Sometimes they are more than cliche. Simon Yates' victory at the Vuelta a Espana has been buttressed by the strength of his Michelton-Scott team and eased by the absence of some star names and the troubled form of others. But more than anything else, it has come from experience, and not just the happy kind.
Yates came within two days of winning the Giro d'Italia in May. He held the race's pink jersey - the maglia rosa - for 13 days, won three stages and rode with consistent panache.
You couldn't miss him, all the way to the 19th stage where suddenly you couldn't see him.
As Chris Froome launched his famous solo attack on the Colle delle Finestre, Yates imploded, losing 38 minutes on the day and tumbling from first on the general classification to 17th.

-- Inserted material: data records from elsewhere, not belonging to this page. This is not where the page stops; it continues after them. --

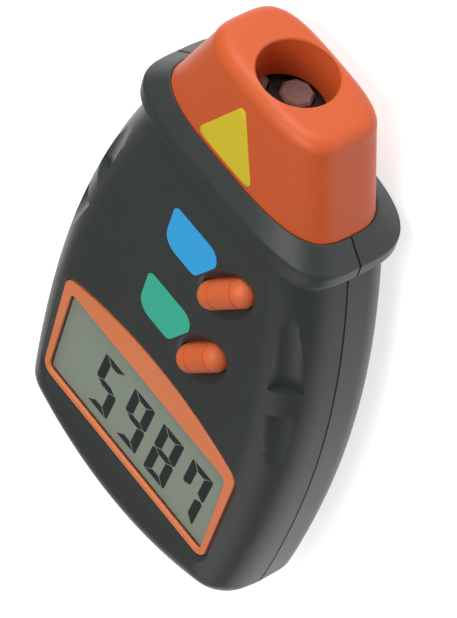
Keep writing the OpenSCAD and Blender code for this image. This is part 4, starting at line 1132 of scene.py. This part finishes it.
# %% Floor
FLOOR_Z, FLOOR_THICK, FLOOR_HALF, FLOOR_GLOW = -15.75, 5, 3000, 0.72
low = (-FLOOR_HALF, -FLOOR_HALF, FLOOR_Z - FLOOR_THICK)
floor = box("floor", low, (FLOOR_HALF, FLOOR_HALF, FLOOR_Z))
paper = bpy.data.materials.new("white paper sweep")
tree = fresh_tree(paper)
ray = put(tree, "ShaderNodeLightPath").outputs
seen = highest(tree, ray["Is Camera Ray"], ray["Is Transmission Ray"], ray["Is Glossy Ray"])
glow = times(tree, seen, FLOOR_GLOW)
paint = put(tree, "ShaderNodeBsdfDiffuse", {"Color": linear("#F4F4F4")})
light = put(tree, "ShaderNodeEmission", {"Color": linear("#FFFFFF"), "Strength": glow})
both = put(tree, "ShaderNodeAddShader", {0: paint, 1: light})
put(tree, "ShaderNodeOutputMaterial", {"Surface": both})
floor.data.materials.append(paper)
print("floor:", paper.name, "at", FLOOR_Z, "mm")

# %% [markdown]
# The surround lights softly from everywhere, and what is seen of it straight or through the clear
# plastics is plain white. The lamps are wide squares, so that their shadows have no hard edge.

# %% Surround
SOFT_GLOW, SEEN_GLOW = 0.21, 1.0
world = bpy.data.worlds.new("studio")
bpy.context.scene.world = world
tree = fresh_tree(world)
ray = put(tree, "ShaderNodeLightPath").outputs
seen = highest(tree, ray["Is Camera Ray"], ray["Is Transmission Ray"])
white = linear("#FFFFFF")
soft = put(tree, "ShaderNodeBackground", {"Color": white, "Strength": SOFT_GLOW})
plain = put(tree, "ShaderNodeBackground", {"Color": white, "Strength": SEEN_GLOW})
choice = put(tree, "ShaderNodeMixShader", {0: seen, 1: soft, 2: plain})
put(tree, "ShaderNodeOutputWorld", {"Surface": choice})
print("surround:", world.name)

# %% Lamps
LAMP_SIZE, LAMP_AIM = 0.42, Vector(place(0, -50, 0))
for name, spot, watts in (
    ("nose_softbox", (-200, 605, 150), 2.4),
    ("overhead_softbox", (60, 330, 620), 2.35),
    ("foot_softbox", (170, -640, 380), 0.55),
):
    light = bpy.data.lights.new(name, "AREA")
    light.size = LAMP_SIZE
    light.energy = watts
    lamp = show(name, light)
    lamp.location = place(*spot)
    lamp.rotation_euler = (LAMP_AIM - lamp.location).to_track_quat("-Z", "Y").to_euler()

# %% [markdown]
# ## The colour view
#
# The dressed meter stays inside the model's own box but for the grip of a film or a rounded edge.

# %% Colour view
bpy.context.scene.view_settings.view_transform = "Standard"
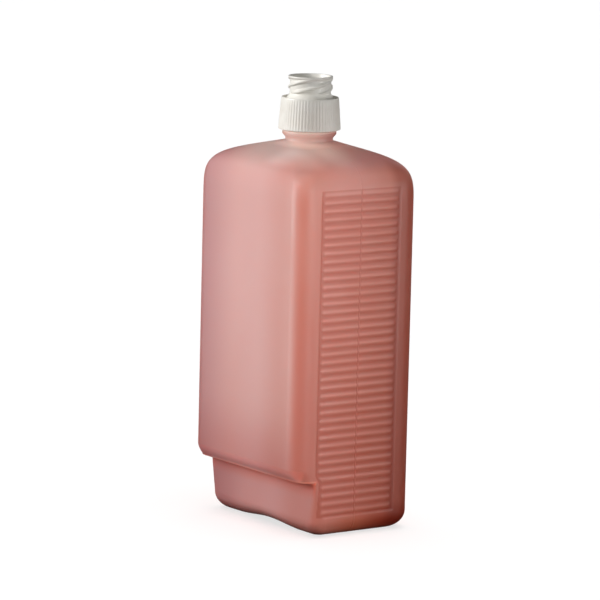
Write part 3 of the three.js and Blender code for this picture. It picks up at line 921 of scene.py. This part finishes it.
def make_studio(bottle, closure_pieces):
    """White surroundings for the camera only, and softboxes. The closure's are its own, and dim on
    its right, so that its ribs and threads show."""
    world = bpy.data.worlds.new("studio")
    world.use_nodes = True
    world.node_tree.nodes["Background"].inputs["Color"].default_value = (1, 1, 1, 1)
    for rays in ("diffuse", "glossy", "transmission", "scatter"):
        setattr(world.cycles_visibility, rays, False)
    bpy.context.scene.world = world
    bpy.context.scene.view_settings.view_transform = "Standard"
    make_floor()
    body = receivers("bottle_only", [bottle])
    make_light("key", -25, 0.7, 0.28, (0.4, 0.55), 4.4, only=body)
    make_light("key_above", 0, 0.6, 0.6, (0.4, 0.4), 1.7, only=body)
    make_light("key_low", -35, 0.7, 0.12, (0.3, 0.2), 3.2, only=body)
    make_light("right_front", 70, 0.5, 0.14, (0.3, 0.28), 1.0, only=body)
    make_light("right", 90, 0.6, 0.14, (0.3, 0.28), 3.5, only=body)
    make_light("right_behind", 115, 0.7, 0.14, (0.3, 0.28), 3.6, only=body)
    make_light("fill", 54, 1.5, 0.6, (1.5, 1.2), 1.4, only=body, glossy=False)
    make_light("top", 50, 0.25, 0.9, (0.5, 0.5), 2.3, only=body, glossy=False)
    make_light("left_above", -68, 0.8, 0.5, (0.35, 0.35), 0.8, only=body)
    make_light("from_table", -20, 0.4, 0.02, (0.5, 0.08), 2.5, aim=0.04, only=body)
    make_light("back_fill", 205, 0.9, 0.3, (0.7, 0.6), 8.0, only=body, glossy=False)
    cap = receivers("closure_only", closure_pieces)
    make_light("cap_key", -30, 0.7, 0.45, (0.3, 0.2), 31.0, aim=0.2, only=cap)
    make_light("cap_above", -25, 0.6, 0.6, (0.4, 0.4), 1.2, aim=0.2, only=cap)
    make_light("cap_front", 54, 0.7, 0.5, (0.3, 0.3), 2.5, aim=0.2, only=cap)
    make_light("cap_right", 85, 0.8, 0.25, (0.5, 0.5), 1.5, aim=0.2, only=cap)
    make_light("cap_behind", 115, 0.7, 0.14, (0.3, 0.28), 5.0, aim=0.2, only=cap)
    make_light("cap_back", 205, 0.9, 0.3, (0.7, 0.6), 3.0, aim=0.2, only=cap, glossy=False)


# ---------------------------------------------------------------- assembly

make_camera()
bottle = make_bottle()
closure = make_closure()
washer = make_washer()
membrane = make_foil()
make_studio(bottle, [closure, washer, membrane])
paint(bottle, pink_plastic())
paint(closure, white_plastic())
paint(washer, foam())
paint(membrane, foil())
paint(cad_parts["soap"], soap_liquid())
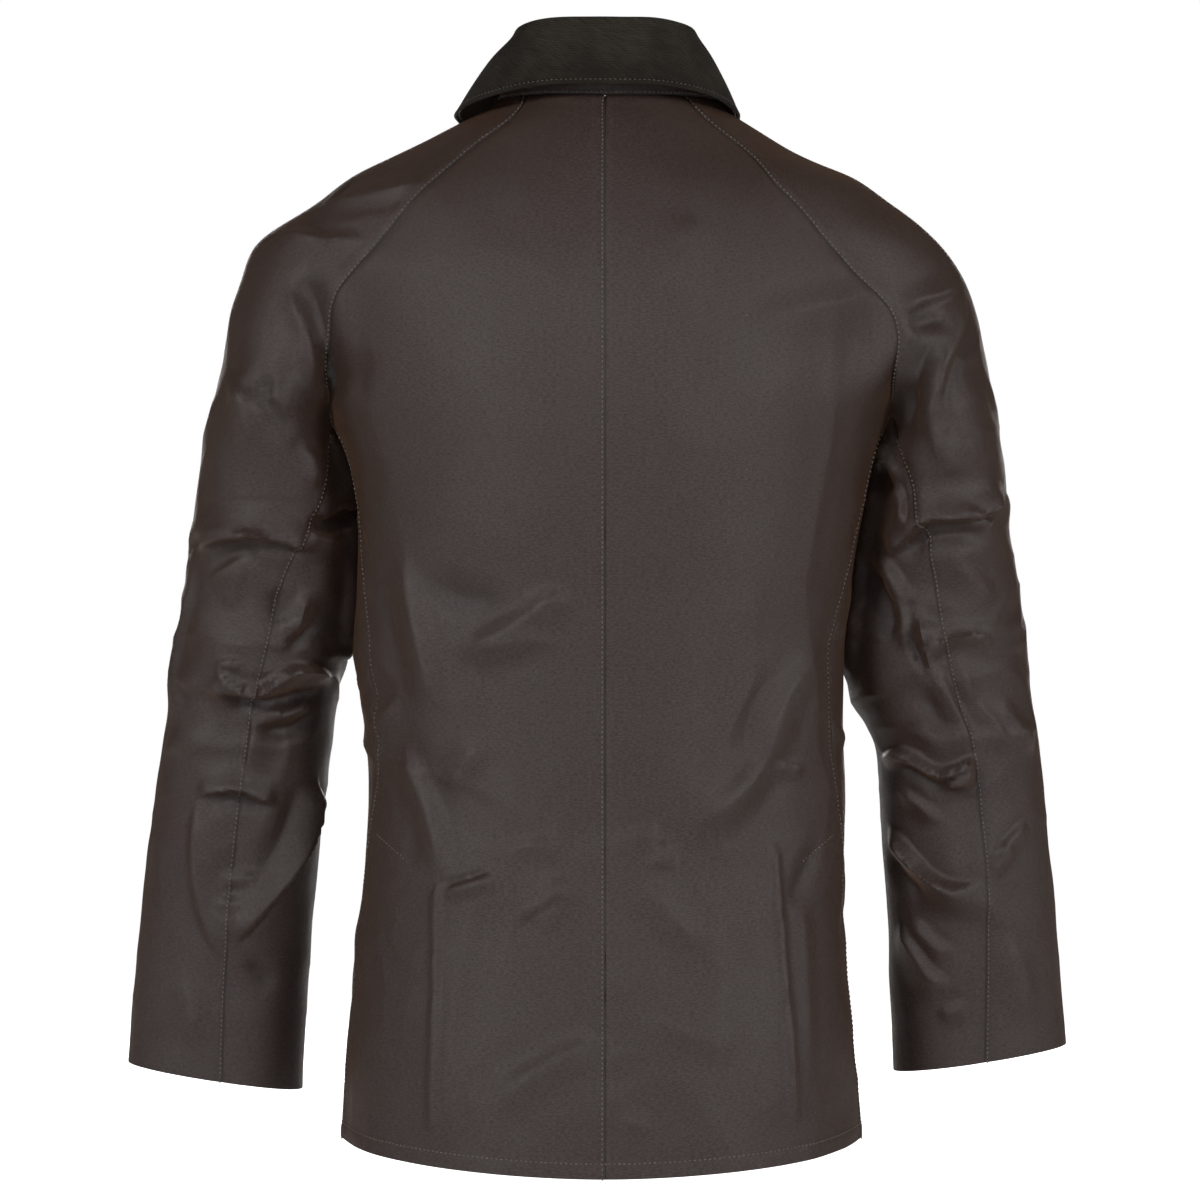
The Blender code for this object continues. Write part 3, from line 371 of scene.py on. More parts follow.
def border_mask(shape: tuple[int, ...]) -> Array:
    """True round the edges of a grid."""
    mask = np.ones(shape[:2], bool)
    mask[1:-1, 1:-1] = False
    return mask


def quads_of(index: Array) -> Array:
    """The quads of a grid of point numbers."""
    corners = [index[:-1, :-1], index[:-1, 1:], index[1:, 1:], index[1:, :-1]]
    return np.stack(corners, axis=-1).reshape(-1, 4)


@dataclass
class Shell:
    """A closed thin shell raised on a grid, its hidden skin coarser than the one that shows.

    Attributes:
        points: the skin that shows.
        normals: its normals, pointing out of the jacket.
        outward: 1 or -1, the grid's sense.
        uv: two lengths for each point, in metres.
        rub: from -1 in a hollow to 1 on a crest; the materials paint shade where it is below 0, and lighten crests
            above it with rub and a painted highlight.
        thickness: of the cloth.
        stride: rows and columns of the skin that shows, to one of the hidden skin's.
        inner: the hidden skin's points on the full grid, if they aren't the thickness below.
    """

    points: Array
    normals: Array
    outward: float
    uv: Array
    rub: Array
    thickness: float
    stride: tuple[int, int] = (2, 2)
    inner: Array | None = None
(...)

A victory of attrition - not spectacular assaults
In Spain, he rode with the grizzled caution of a connoisseur. When he first took the leader's red jersey he was happy to soon cede it. As he has won it back he has done it not with spectacular assaults but with attrition and restraint.
At least once a day, he says, his team sport director Matt White has told him to ease off the throttle. He has listened every time.
Yates' tactics at the Giro were in part dictated by his rivals and by the parcours.
Up against Froome and Tom Dumoulin and with a long time trial in the final week, he felt forced to hunt every bonus second he could find before then.
His expectations shifted too; he had begun the race as support for team-mate Esteban Chaves, only for their divergent form on the road to lead to a rapid reassessment.
The Vuelta has been different. Froome and Dumoulin are absent, spent from their exploits at the Giro and Tour. Geraint Thomas is recovering from his own glorious graduation. Richie Porte, Vincenzo Nibali and Mikel Landa have all been brought low by injury.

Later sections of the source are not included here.